▶ **EXERCISE**:
Return the listing below in full, with every line exactly as it is.

▶ **EXERCISE INPUTS**:
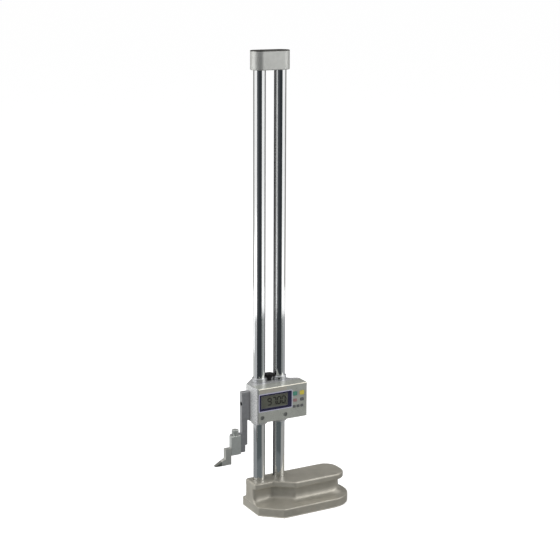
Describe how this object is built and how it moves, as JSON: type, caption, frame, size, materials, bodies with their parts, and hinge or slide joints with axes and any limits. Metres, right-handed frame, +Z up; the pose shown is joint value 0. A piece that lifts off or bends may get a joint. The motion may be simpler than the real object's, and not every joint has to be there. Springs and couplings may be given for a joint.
{
  "type": "height gauge",
  "caption": "Digital height gauge: slider with a display and scriber rides on two round columns over a heavy undercut base, driven by a rack and pinion.",
  "frame": {"origin": "On the underside of the base, midway between the two column axes.", "axes": "+X runs along the base towards its long grip, +Y runs to the rear, +Z is up along the columns; the display faces -Y."},
  "size_m": [0.2495, 0.1079, 0.7708],
  "materials": {
    "cast_grey": "satin grey enamel over a machined iron casting",
    "ground_steel": "ground and polished",
    "rack_steel": "hobbed, oiled",
    "cap_grey": "satin light grey",
    "black_steel": "black oxide",
    "bright_steel": "bright, turned",
    "housing_grey": "die cast with a smooth grey coat",
    "bush_steel": "turned",
    "cover_grey": "smooth, slightly glossy grey",
    "bezel_navy": "dark navy, glossy",
    "window_clear": "clear, polished",
    "lcd_olive": "olive grey display face",
    "board_green": "varnished board",
    "key_green": "satin teal green",
    "key_yellow": "satin yellow",
    "key_grey": "satin dark grey",
    "knob_black": "satin black",
    "wheel_alloy": "dark anodised",
    "pinion_brass": "hobbed",
    "disc_dark": "etched film disc",
    "sensor_black": "moulded",
    "arm_steel": "ground, dark",
    "clamp_steel": "milled",
    "scriber_steel": "ground",
    "carbide": "ground carbide"
  },
  "bodies": {
    "stand": {"base": "cast_grey", "left_column": "ground_steel", "right_column": "ground_steel", "rack": "rack_steel", "column_cap": "cap_grey", "base_screws": "black_steel", "cap_screws": "black_steel"},
    "slider": {"slider_housing": "housing_grey", "left_upper_bush": "bush_steel", "right_upper_bush": "bush_steel", "left_lower_bush": "bush_steel", "right_lower_bush": "bush_steel", "collar_screw": "black_steel", "clamp_shoes": "pinion_brass", "feed_bush": "bright_steel", "encoder_bush": "bush_steel", "encoder_sensor": "sensor_black", "front_cover": "cover_grey", "display_bezel": "bezel_navy", "display_window": "window_clear", "lcd_panel": "lcd_olive", "circuit_board": "board_green", "key_switches": "sensor_black", "board_screws": "bright_steel", "battery": "bright_steel", "cover_screws": "bright_steel", "data_socket": "sensor_black", "socket_cover": "knob_black", "scriber_arm": "arm_steel", "arm_screw": "black_steel", "scriber_clamp": "clamp_steel", "clamp_screws": "black_steel"},
    "feed": {"feed_shaft": "bright_steel", "feed_wheel": "wheel_alloy", "wheel_screw": "black_steel"},
    "encoder": {"encoder_shaft": "pinion_brass", "encoder_disc": "disc_dark"},
    "clamp_knob": {"clamp_knob": "knob_black"},
    "thumb_screw": {"thumb_screw": "bright_steel"},
    "scriber": {"scriber": "scriber_steel", "scriber_tip": "carbide"},
    "battery_cap": {"battery_cap": "knob_black"},
    "zero_key": {"zero_key": "key_green"},
    "hold_key": {"hold_key": "key_yellow"},
    "preset_key": {"preset_key": "key_grey"},
    "mode_key": {"mode_key": "key_grey"},
    "minus_key": {"minus_key": "key_grey"},
    "plus_key": {"plus_key": "key_grey"},
    "power_key": {"power_key": "key_grey"}
  },
  "joints": [
    {"name": "slider_travel", "type": "slide", "parent": "stand", "child": "slider", "axis": [0, 0, 1], "range_m": [-0.0965, 0.5035]},
    {"name": "feed_turn", "type": "hinge", "parent": "slider", "child": "feed", "pos_m": [0.00272, 0, 0.176], "axis": [0, 1, 0], "range_deg": [-770, 4010]},
    {"name": "encoder_turn", "type": "hinge", "parent": "slider", "child": "encoder", "pos_m": [0.00272, 0, 0.19611], "axis": [0, 1, 0], "range_deg": [-770, 4010]},
    {"name": "clamp_knob_turn", "type": "hinge", "parent": "slider", "child": "clamp_knob", "pos_m": [0, 0, 0.224], "axis": [0, 0, 1], "range_deg": [-45, 315]},
    {"name": "thumb_screw_turn", "type": "hinge", "parent": "slider", "child": "thumb_screw", "pos_m": [-0.07465, -0.02035, 0.145], "axis": [0, 0, 1], "range_deg": [-30, 690]},
    {"name": "scriber_slide", "type": "slide", "parent": "slider", "child": "scriber", "axis": [-1, 0, 0], "range_m": [0, 0.008]},
    {"name": "battery_cap_turn", "type": "hinge", "parent": "slider", "child": "battery_cap", "pos_m": [0.0479, -0.0248, 0.211], "axis": [1, 0, 0], "range_deg": [0, 90]},
    {"name": "zero_key_press", "type": "slide", "parent": "slider", "child": "zero_key", "axis": [0, 1, 0], "range_m": [0, 0.0006], "stiffness_N_per_m": 1500},
    {"name": "hold_key_press", "type": "slide", "parent": "slider", "child": "hold_key", "axis": [0, 1, 0], "range_m": [0, 0.0006], "stiffness_N_per_m": 1500},
    {"name": "preset_key_press", "type": "slide", "parent": "slider", "child": "preset_key", "axis": [0, 1, 0], "range_m": [0, 0.0006], "stiffness_N_per_m": 1500},
    {"name": "mode_key_press", "type": "slide", "parent": "slider", "child": "mode_key", "axis": [0, 1, 0], "range_m": [0, 0.0006], "stiffness_N_per_m": 1500},
    {"name": "minus_key_press", "type": "slide", "parent": "slider", "child": "minus_key", "axis": [0, 1, 0], "range_m": [0, 0.0006], "stiffness_N_per_m": 1500},
    {"name": "plus_key_press", "type": "slide", "parent": "slider", "child": "plus_key", "axis": [0, 1, 0], "range_m": [0, 0.0006], "stiffness_N_per_m": 1500},
    {"name": "power_key_press", "type": "slide", "parent": "slider", "child": "power_key", "axis": [0, 1, 0], "range_m": [0, 0.0006], "stiffness_N_per_m": 1500}
  ],
  "couplings": [
    {"joint": "feed_turn", "follows": "slider_travel", "rad_per_m": 138.89},
    {"joint": "encoder_turn", "follows": "slider_travel", "rad_per_m": 138.89}
  ]
}
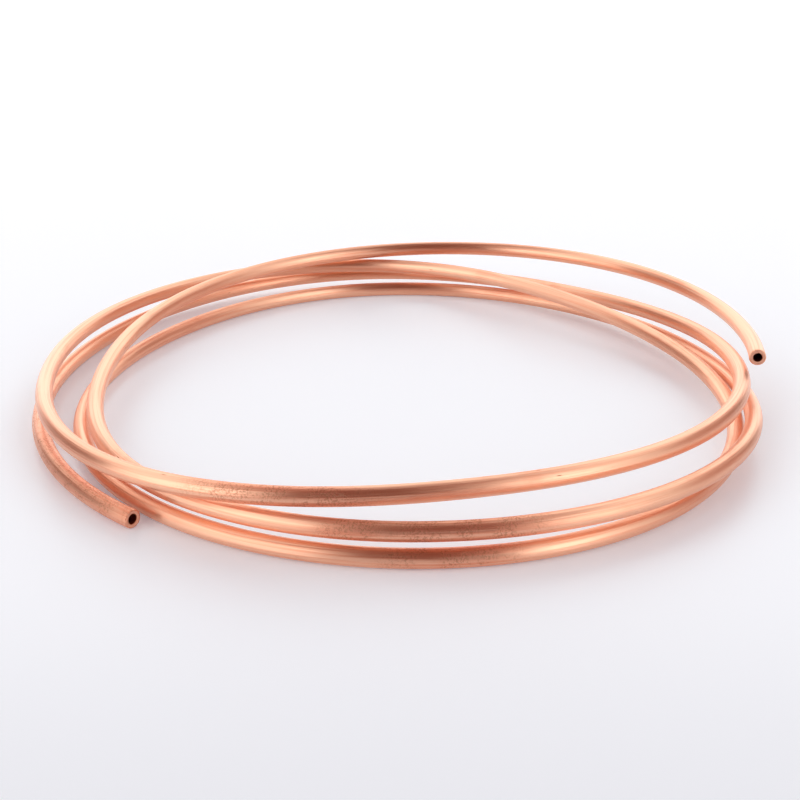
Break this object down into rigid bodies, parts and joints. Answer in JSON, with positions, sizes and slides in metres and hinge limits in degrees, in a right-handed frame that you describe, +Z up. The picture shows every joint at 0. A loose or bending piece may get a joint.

▶ **IN RESPONSE**:
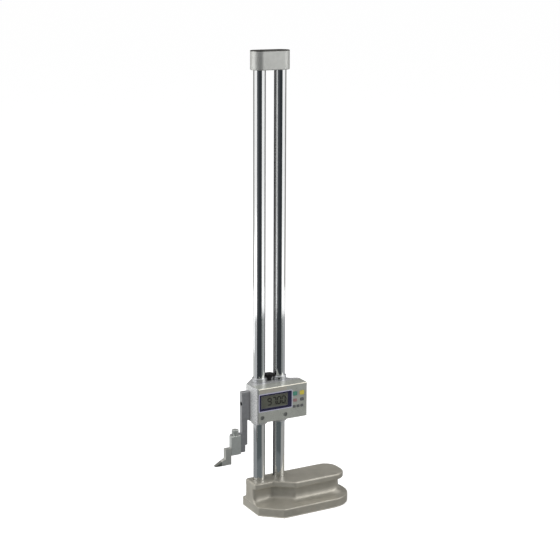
Describe how this object is built and how it moves, as JSON: type, caption, frame, size, materials, bodies with their parts, and hinge or slide joints with axes and any limits. Metres, right-handed frame, +Z up; the pose shown is joint value 0. A piece that lifts off or bends may get a joint. The motion may be simpler than the real object's, and not every joint has to be there. Springs and couplings may be given for a joint.
{
  "type": "height gauge",
  "caption": "Digital height gauge: slider with a display and scriber rides on two round columns over a heavy undercut base, driven by a rack and pinion.",
  "frame": {"origin": "On the underside of the base, midway between the two column axes.", "axes": "+X runs along the base towards its long grip, +Y runs to the rear, +Z is up along the columns; the display faces -Y."},
  "size_m": [0.2495, 0.1079, 0.7708],
  "materials": {
    "cast_grey": "satin grey enamel over a machined iron casting",
    "ground_steel": "ground and polished",
    "rack_steel": "hobbed, oiled",
    "cap_grey": "satin light grey",
    "black_steel": "black oxide",
    "bright_steel": "bright, turned",
    "housing_grey": "die cast with a smooth grey coat",
    "bush_steel": "turned",
    "cover_grey": "smooth, slightly glossy grey",
    "bezel_navy": "dark navy, glossy",
    "window_clear": "clear, polished",
    "lcd_olive": "olive grey display face",
    "board_green": "varnished board",
    "key_green": "satin teal green",
    "key_yellow": "satin yellow",
    "key_grey": "satin dark grey",
    "knob_black": "satin black",
    "wheel_alloy": "dark anodised",
    "pinion_brass": "hobbed",
    "disc_dark": "etched film disc",
    "sensor_black": "moulded",
    "arm_steel": "ground, dark",
    "clamp_steel": "milled",
    "scriber_steel": "ground",
    "carbide": "ground carbide"
  },
  "bodies": {
    "stand": {"base": "cast_grey", "left_column": "ground_steel", "right_column": "ground_steel", "rack": "rack_steel", "column_cap": "cap_grey", "base_screws": "black_steel", "cap_screws": "black_steel"},
    "slider": {"slider_housing": "housing_grey", "left_upper_bush": "bush_steel", "right_upper_bush": "bush_steel", "left_lower_bush": "bush_steel", "right_lower_bush": "bush_steel", "collar_screw": "black_steel", "clamp_shoes": "pinion_brass", "feed_bush": "bright_steel", "encoder_bush": "bush_steel", "encoder_sensor": "sensor_black", "front_cover": "cover_grey", "display_bezel": "bezel_navy", "display_window": "window_clear", "lcd_panel": "lcd_olive", "circuit_board": "board_green", "key_switches": "sensor_black", "board_screws": "bright_steel", "battery": "bright_steel", "cover_screws": "bright_steel", "data_socket": "sensor_black", "socket_cover": "knob_black", "scriber_arm": "arm_steel", "arm_screw": "black_steel", "scriber_clamp": "clamp_steel", "clamp_screws": "black_steel"},
    "feed": {"feed_shaft": "bright_steel", "feed_wheel": "wheel_alloy", "wheel_screw": "black_steel"},
    "encoder": {"encoder_shaft": "pinion_brass", "encoder_disc": "disc_dark"},
    "clamp_knob": {"clamp_knob": "knob_black"},
    "thumb_screw": {"thumb_screw": "bright_steel"},
    "scriber": {"scriber": "scriber_steel", "scriber_tip": "carbide"},
    "battery_cap": {"battery_cap": "knob_black"},
    "zero_key": {"zero_key": "key_green"},
    "hold_key": {"hold_key": "key_yellow"},
    "preset_key": {"preset_key": "key_grey"},
    "mode_key": {"mode_key": "key_grey"},
    "minus_key": {"minus_key": "key_grey"},
    "plus_key": {"plus_key": "key_grey"},
    "power_key": {"power_key": "key_grey"}
  },
  "joints": [
    {"name": "slider_travel", "type": "slide", "parent": "stand", "child": "slider", "axis": [0, 0, 1], "range_m": [-0.0965, 0.5035]},
    {"name": "feed_turn", "type": "hinge", "parent": "slider", "child": "feed", "pos_m": [0.00272, 0, 0.176], "axis": [0, 1, 0], "range_deg": [-770, 4010]},
    {"name": "encoder_turn", "type": "hinge", "parent": "slider", "child": "encoder", "pos_m": [0.00272, 0, 0.19611], "axis": [0, 1, 0], "range_deg": [-770, 4010]},
    {"name": "clamp_knob_turn", "type": "hinge", "parent": "slider", "child": "clamp_knob", "pos_m": [0, 0, 0.224], "axis": [0, 0, 1], "range_deg": [-45, 315]},
    {"name": "thumb_screw_turn", "type": "hinge", "parent": "slider", "child": "thumb_screw", "pos_m": [-0.07465, -0.02035, 0.145], "axis": [0, 0, 1], "range_deg": [-30, 690]},
    {"name": "scriber_slide", "type": "slide", "parent": "slider", "child": "scriber", "axis": [-1, 0, 0], "range_m": [0, 0.008]},
    {"name": "battery_cap_turn", "type": "hinge", "parent": "slider", "child": "battery_cap", "pos_m": [0.0479, -0.0248, 0.211], "axis": [1, 0, 0], "range_deg": [0, 90]},
    {"name": "zero_key_press", "type": "slide", "parent": "slider", "child": "zero_key", "axis": [0, 1, 0], "range_m": [0, 0.0006], "stiffness_N_per_m": 1500},
    {"name": "hold_key_press", "type": "slide", "parent": "slider", "child": "hold_key", "axis": [0, 1, 0], "range_m": [0, 0.0006], "stiffness_N_per_m": 1500},
    {"name": "preset_key_press", "type": "slide", "parent": "slider", "child": "preset_key", "axis": [0, 1, 0], "range_m": [0, 0.0006], "stiffness_N_per_m": 1500},
    {"name": "mode_key_press", "type": "slide", "parent": "slider", "child": "mode_key", "axis": [0, 1, 0], "range_m": [0, 0.0006], "stiffness_N_per_m": 1500},
    {"name": "minus_key_press", "type": "slide", "parent": "slider", "child": "minus_key", "axis": [0, 1, 0], "range_m": [0, 0.0006], "stiffness_N_per_m": 1500},
    {"name": "plus_key_press", "type": "slide", "parent": "slider", "child": "plus_key", "axis": [0, 1, 0], "range_m": [0, 0.0006], "stiffness_N_per_m": 1500},
    {"name": "power_key_press", "type": "slide", "parent": "slider", "child": "power_key", "axis": [0, 1, 0], "range_m": [0, 0.0006], "stiffness_N_per_m": 1500}
  ],
  "couplings": [
    {"joint": "feed_turn", "follows": "slider_travel", "rad_per_m": 138.89},
    {"joint": "encoder_turn", "follows": "slider_travel", "rad_per_m": 138.89}
  ]
}
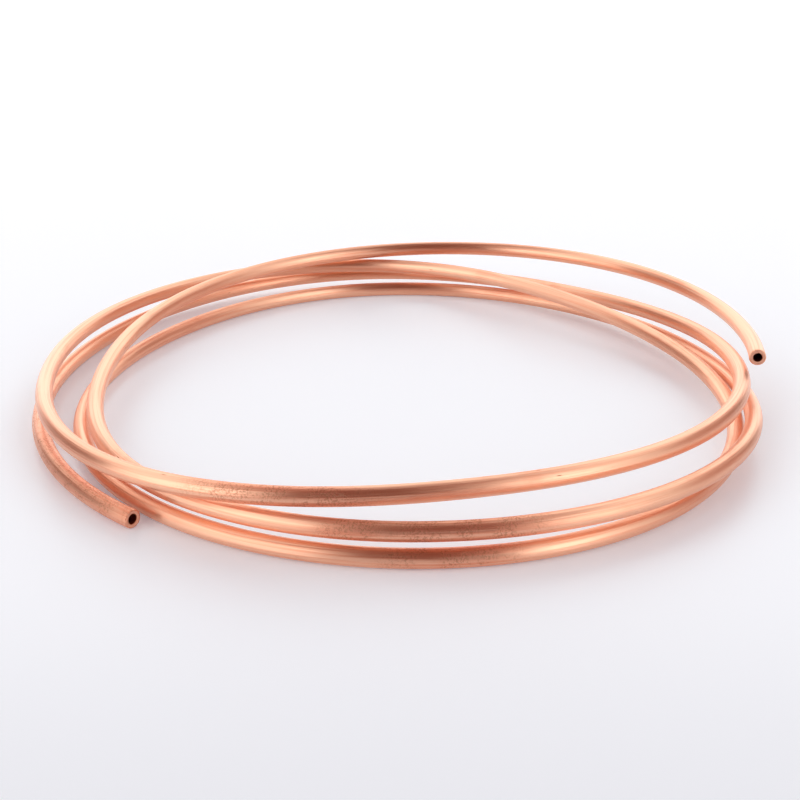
Break this object down into rigid bodies, parts and joints. Answer in JSON, with positions, sizes and slides in metres and hinge limits in degrees, in a right-handed frame that you describe, +Z up. The picture shows every joint at 0. A loose or bending piece may get a joint.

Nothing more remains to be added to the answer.